President Akufo-Addo

President Nana Addo Dankwa Akufo-Addo on Wednesday launched Ghana’s Anti-microbial Resistance National Policy and Action Plan, calling on Ghanaians to effect change in the handling of antimicrobials to combat the resistance phenomenon.

Noting that though antimicrobials had, over the course of many years, been used to prevent and treat microbial infections, he pointed out that the significant gains made in the field of infectious disease, animal and crop health, as well as livestock and aquaculture was being threatened by the increasing case of resistance.

Launching the two documents at the Accra International Conference Centre, President Akufo-Addo was emphatic that the phenomenon of anti-microbial resistance was a grave threat to the realisation of the Sustainable Development Goal 3, which demanded that countries ensured healthy lives and the promotion of wellbeing for all at all ages.

Thus, stakeholders should step up action towards ensuring that the looming threat posed by the situation was effectively addressed.

The President pointed out that with antimicrobial resistance, simple treatment for infections, such as pneumonia or gonorrhea, could no longer be possible, adding that the world was already grappling with Drug Resistant Tuberculosis, which was threatening to undo decades of progress made in the treatment and control of tuberculosis.

He noted also that the phenomenon had not spared the food supply chain, because antibiotic resistance was a major challenge to animal husbandry, fisheries and aquaculture sectors, as Ghanaian research had shown.

“Our environment is also at risk, because of the effluents from industry that keep polluting the soil and water bodies…it is, thus, important that we recognise this, and the current steps we have taken to deal with the Resistance phenomenon, steps, which I am confident, are in the right direction.”

President Akufo-Addo held that the launch of the National Policy and Action Plan documents was a clear indication that the Ghana was ready to take action to contain the situation.

He tasked the SDG Secretariat to ensure a smooth and hitch-free implementation of the policy and action plan, and further directed the health minister and the Attorney General to take the necessary steps to move some of the policy issues into legislation, to ensure public health safety.

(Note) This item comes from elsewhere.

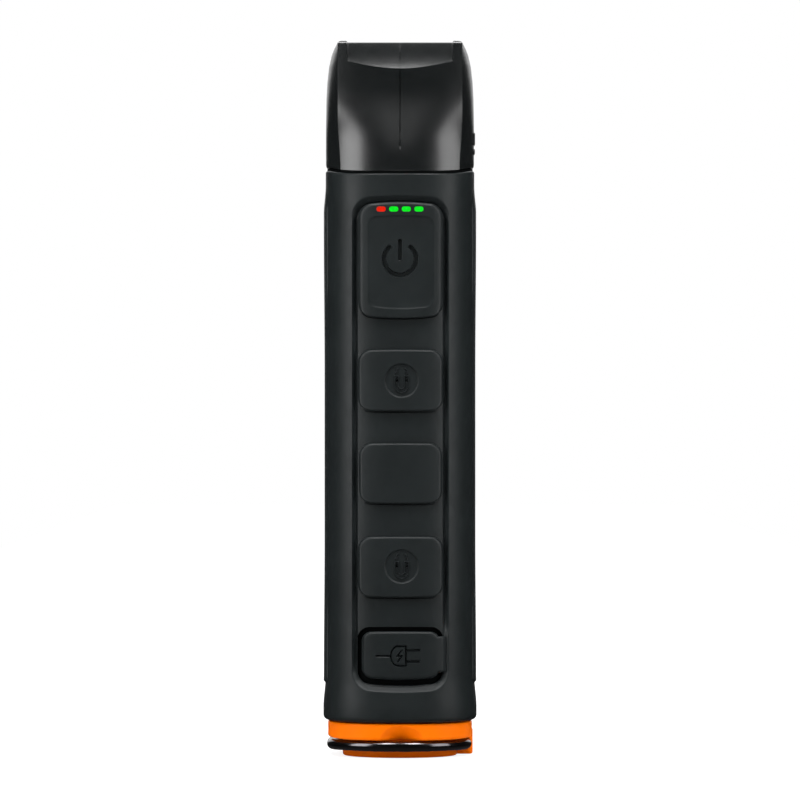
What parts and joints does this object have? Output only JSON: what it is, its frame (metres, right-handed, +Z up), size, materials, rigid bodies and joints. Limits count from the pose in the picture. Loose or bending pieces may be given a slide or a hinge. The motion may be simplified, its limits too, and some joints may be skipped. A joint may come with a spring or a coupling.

Key among these are policies on the environment and waste, rational use of medicines, crop and animal production, and residues. 

The President was optimistic that Ghana was well-positioned to join in the global effort to fight against anti-microbial resistance, stating, “It is my hope that the committed implementation of the interventions outlined in these documents will guarantee the efficacy, as well as ensure the responsible use of antimicrobials, and, thereby, preserve them for future generations.”

“We are mobilising domestic resources to deal with this menace, a mobilisation which is an integral part of our vision of creating a Ghana Beyond Aid,” he added.